§ **Data to process**
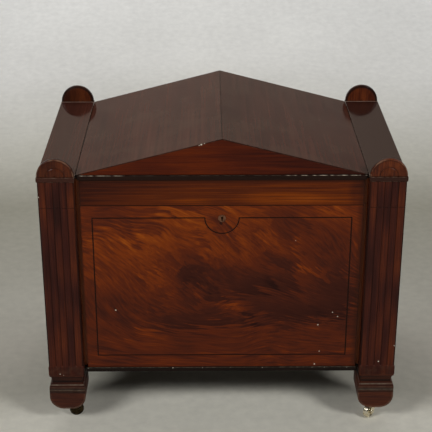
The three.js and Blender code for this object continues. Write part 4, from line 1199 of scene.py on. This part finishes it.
def front_board():
    """The CAD board merged and sliced on the grain's lattice, which it carries as a map.

    Each vertex takes the grain's two numbers from the four places about it on the lattice.
    """
    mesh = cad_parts["front_board"].data.copy()
    shell = merged(mesh)
    lattice, shares, cells = [], [], []
    for axis in (0, 2):
        low, high = BOARD_LOW[axis], BOARD_HIGH[axis]
        facing = [float(axis == 0), 0.0, float(axis == 2)]
        for place in np.arange(low + GRAIN_STEP, high, GRAIN_STEP):
            at = [place * MM * share for share in facing]
            bmesh.ops.bisect_plane(shell, geom=[*shell.verts, *shell.edges, *shell.faces],
                                   plane_co=at, plane_no=facing)
        lattice.append(np.arange(low - GRAIN_STEP, high + 2 * GRAIN_STEP, GRAIN_STEP))
    shell.to_mesh(mesh)
    shell.free()
    points = np.empty(len(mesh.vertices) * 3)
    mesh.vertices.foreach_get("co", points)
    points = points.reshape(-1, 3)[:, ::2] / MM
    for spots, line in zip(points.T, lattice):
        step = np.clip((spots - line[0]) / GRAIN_STEP, 0, line.size - 1.001)
        cells.append(step.astype(int))
        shares.append(step - cells[-1])
    (column, row), (aside, up) = cells, shares
    values = np.stack([
        (grain[row, column] * (1 - aside) + grain[row, column + 1] * aside) * (1 - up)
        + (grain[row + 1, column] * (1 - aside) + grain[row + 1, column + 1] * aside) * up
        for grain in grain_lattice(*lattice)], -1)
    owner = np.empty(len(mesh.loops), int)
    mesh.loops.foreach_get("vertex_index", owner)
    while mesh.uv_layers:
        mesh.uv_layers.remove(mesh.uv_layers[0])
    mesh.uv_layers.new(name="grain").data.foreach_set("uv", (values[owner] * MM).ravel())
    finish_piece("flame_front_board", "case", flame, "front_board", mesh)
    mesh.shade_flat()


front_board()

# Boards, fittings and castors: CAD pieces with their arrises eased

EASED = (
    # CAD pieces, body, slot, material, arris, segments, least angle, outside arrises alone
    (("cap_left", "cap_right"), "lid", "polished_mahogany", cap_wood, 1.4, 4),
    (("lid_board",), "lid", "ebonised_wood", ebonised_band, 1.2, 3),
    (("base_board",), "case", "ebonised_wood", ebonised_bead, 1.2, 3),
    (("lid_front_board",), "lid", "plain_mahogany", frieze, 0.6, 2, 30, True),
    (("lid_end_left", "lid_end_right"), "lid", "plain_mahogany", side_wood, 0.8, 2),
    (("end_block_left", "end_block_right"), "case", "plain_mahogany", side_wood, 0.8, 2),
    (("post_rear_left", "post_rear_right"), "case", "dark_mahogany", rear_wood, 1.0, 3),
    (("lid_head_rear_left", "lid_head_rear_right"), "lid", "dark_mahogany", rear_wood, 1.0, 3),
    (("cross_divider_1", "cross_divider_2", "cross_divider_3"), "case", "baize", baize, 1.5, 3),
    (("keyhole_plate",), "case", "brass", plate_brass, 0.35, 3, 40),
)
for node_names, *finish in EASED:
    for node_name in node_names:
        eased(node_name, f"{node_name}_eased", *finish)

FORK_ARRIS = 0.5
ROLLER_ARRIS = 0.6
for word in ("front_left", "front_right", "rear_left", "rear_right"):
    # The front left castor takes the brass painted dark with shade, the others the brass painted
    # near white with light
    brass = shaded_castor_brass if word == "front_left" else lit_castor_brass
    eased(f"castor_horn_{word}", f"castor_fork_{word}", f"castor_{word}", "castor_brass",
          brass, FORK_ARRIS, 3, 35)
    eased(f"castor_wheel_{word}", f"castor_roller_{word}", f"wheel_{word}", "castor_brass",
          brass, ROLLER_ARRIS, 3, 35)

# The other CAD pieces keep their own shape and take a finish
PLAIN_FINISHES = (
    (string_wood, ("string_inlay",)),
    (back_wood, ("back_board", "lid_back_board")),
    (side_wood, ("end_board_left", "end_board_right")),
    (zinc, ("well_liner",)),
    (baize, ("long_divider_1", "long_divider_2")),
    (dark_metal, ("lock_case", "hinge_pin_left", "hinge_pin_right")),
    (old_brass, ("lock_bolt", "strike_plate", "hinge_case_leaf_left", "hinge_case_leaf_right",
                 "hinge_lid_leaf_left", "hinge_lid_leaf_right")),
)
for material, node_names in PLAIN_FINISHES:
    for node_name in node_names:
        for material_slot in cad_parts[node_name].material_slots:
            material_slot.material = material

# Stage, light and camera

STAGE_HALF = 15000.0
STAGE_NEAR = -15000.0
SWEEP_START = 1000.0
SWEEP_RADIUS = 4000.0
STAGE_HEIGHT = 5000.0


def sweep():
    """Paper laid level, curved up on a quarter circle and carried straight to its top."""
    turn = np.linspace(0, math.pi / 2, 40)
    y = np.concatenate([[STAGE_NEAR], SWEEP_START + SWEEP_RADIUS * np.sin(turn),
                        [SWEEP_START + SWEEP_RADIUS]])
    z = np.concatenate([[0], SWEEP_RADIUS * (1 - np.cos(turn)), [STAGE_HEIGHT]])
    rows = np.stack([np.stack([np.full(y.size, x), y, z], axis=-1)
                     for x in (-STAGE_HALF, STAGE_HALF)])
    here = np.arange(y.size - 1)
    faces = np.stack([here, here + y.size, here + y.size + 1, here + 1], axis=-1)
    mesh = bpy.data.meshes.new("studio_sweep")
    mesh.from_pydata((rows.reshape(-1, 3) * MM).tolist(), [], faces.tolist())
    mesh.materials.append(paper)
    mesh.shade_smooth()
    obj = bpy.data.objects.new("studio_sweep", mesh)
    bpy.context.scene.collection.objects.link(obj)


SOFTBOXES = (
    # Name, place, the point it faces, width, height and watts
    ("left_softbox", (-2430, -2520, 2480), (0, 0, 250), 1300, 680, 66.5),
    ("right_softbox", (2430, -2520, 2480), (0, 0, 250), 860, 600, 59),
    ("overhead_softbox", (0, 500, 2800), (0, 400, 0), 2600, 1600, 5.5),
    ("floor_softbox", (-150, 1600, 2200), (-150, 2400, 400), 4000, 500, 30),
    ("backdrop_softbox", (-700, 2900, 3400), (-800, 4400, 1800), 4500, 600, 54),
)


def softbox(name, place, aim, width, height, power):
    """A rectangular area light at one point, facing another."""
    light = bpy.data.lights.new(name, "AREA")
    light.shape = "RECTANGLE"
    light.size = width * MM
    light.size_y = height * MM
    light.energy = power
    obj = bpy.data.objects.new(name, light)
    obj.location = np.array(place) * MM
    x, y, z = np.array(aim) - np.array(place)
    obj.rotation_euler = (math.acos(-z / math.hypot(x, y, z)), 0, math.atan2(-x, y))
    bpy.context.scene.collection.objects.link(obj)


sweep()
for lamp in SOFTBOXES:
    softbox(*lamp)
world = bpy.data.worlds.new("studio_air")
world.use_nodes = True
plug(world.node_tree, world.node_tree.nodes["Background"],
     {"Color": linear("#b8b6b0"), "Strength": 0.022})
bpy.context.scene.world = world

# The camera stands where the photograph's perspective puts it: 432 pixels across the frame
FOCAL_PIXELS = 1188.9
FRAME_PIXELS = 432
SENSOR = 36.0
CAMERA_PLACE = (-28.87, -2362.5, 1442.8)
CAMERA_DOWN = 24.22           # degrees below level
CAMERA_TURN = -0.4545         # degrees from square on
camera = bpy.data.cameras.new("photograph_camera")
camera.sensor_width = SENSOR
camera.lens = SENSOR * FOCAL_PIXELS / FRAME_PIXELS
camera_object = bpy.data.objects.new("photograph_camera", camera)
camera_object.location = np.array(CAMERA_PLACE) * MM
camera_object.rotation_euler = (math.radians(90 - CAMERA_DOWN), 0.0, math.radians(CAMERA_TURN))
bpy.context.scene.collection.objects.link(camera_object)
bpy.context.scene.camera = camera_object
bpy.context.scene.view_settings.view_transform = "Standard"
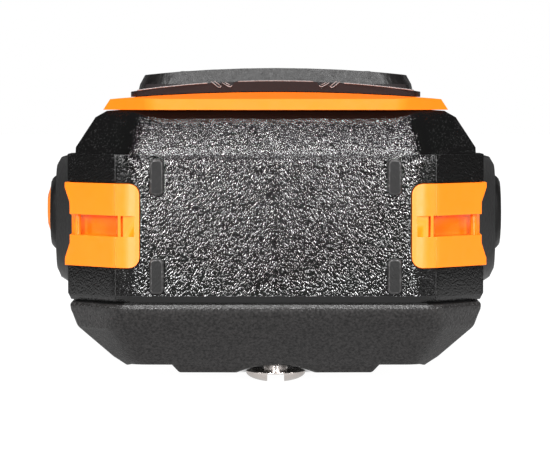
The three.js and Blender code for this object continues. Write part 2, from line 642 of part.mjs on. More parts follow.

§ **What this task involves**
Copy the lines from the start of the data verbatim, stopping after the line containing "carries as a map.".

§ **Worked answer**
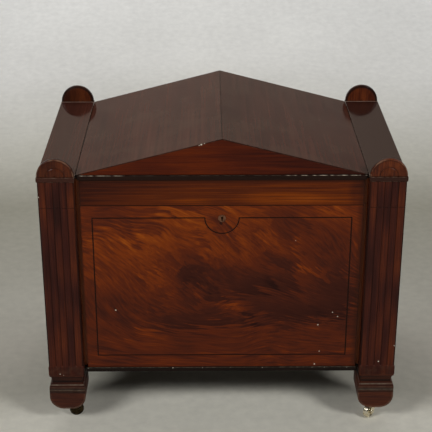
The three.js and Blender code for this object continues. Write part 4, from line 1199 of scene.py on. This part finishes it.
def front_board():
    """The CAD board merged and sliced on the grain's lattice, which it carries as a map.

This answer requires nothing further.